Foreign donors have delivered less than $1-billion of the $6-billion pledged to reconstruction efforts. The Haiti Reconstruction fund is supposed to administer $508-million but has so far only received $265-million.

"Haiti doesn't have any experience in managing post-earthquake situations. I think the Haitian government has taken too much time deciding what they want to do here, but the international community is also to blame," said Jean St. Ange Darius, the mayor of Croix de Bouquet, a municipality that technically includes Corail.

His municipality had a plan dating back to the '90s to eventually develop Corail as an extension of Port-au-Prince with government-run schools, affordable housing and factories to provide jobs. The humanitarian rush to Corail has derailed that.

The camp has meanwhile become an issue in Sunday's general election, with rival candidates accusing Haitian President René Préval of mismanaging the situation.

"He has created a problem because he has put the people in a dependent situation in a place where the people can't even support themselves," Jean-Henry Ceant, a presidential candidate, told The Globe in an interview.

On Friday, a plane circled Corail dropping cards bearing a picture of Mr. Ceant, candidate No. 63, which children scrambled to collect.

"Perhaps if I become president, I can solve the problem of Corail," Mr. Ceant said.

But inside the Corail camp office Mr. Castro couldn't find anyone to distribute another set of flyers - government-printed ones showing people how to vote.

Francine Levoy, a leader from Sector 4, admonished him: "Next time you speak to the government, tell them to pay us for this. We have no work and won't do anything for free," she said.





The problems that plague Corail

Nine newly built schoolhouses were set to receive students on Oct. 11, but remain padlocked shut because the Haitian government has failed to provide teachers or salaries.

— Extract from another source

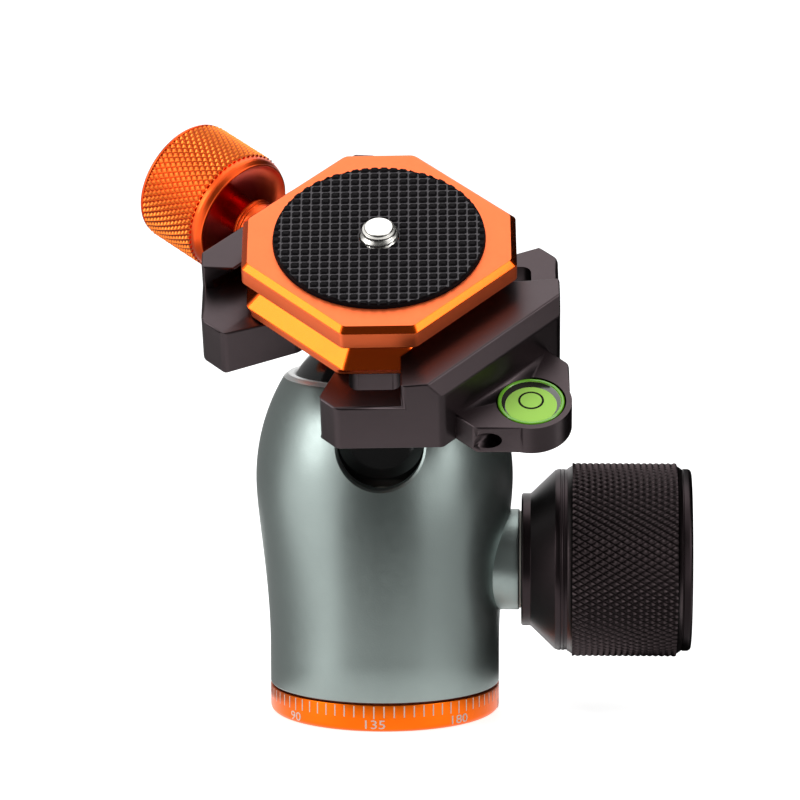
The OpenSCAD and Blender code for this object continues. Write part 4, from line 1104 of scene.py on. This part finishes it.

A dozen UN soldiers police the camp by day, but at 10 p.m. they leave. The Haitian national police force does not patrol the area. The UN soldiers speak Spanish and do not have translators.

There is a strategy to create a marketplace to generate jobs but without Haitian government signoff, the strategy has foundered.



Last month, the patchwork of NGOs who work in Corail became so frustrated, they sent a letter to President René Preval's office. They have not received a response.

Here are some of the solutions they've proposed to help alleviate Corail's problems:

-Expanded water supply. Deep water boreholes are being tested five kilometres from Corail, which could provide a water supply for the camp.

-Tree planting and personal gardens. Both projects are relatively easy but require a reliable water source.

-Large market construction. Market area with roof and a cement foundation, organized into stalls that could be rented out.

-Police station.

-Washing areas with cement foundations to control water runoff.

-Solar-powered lamps.

-Public, government-subsidized transportation for Corail residents to Port-au-Prince.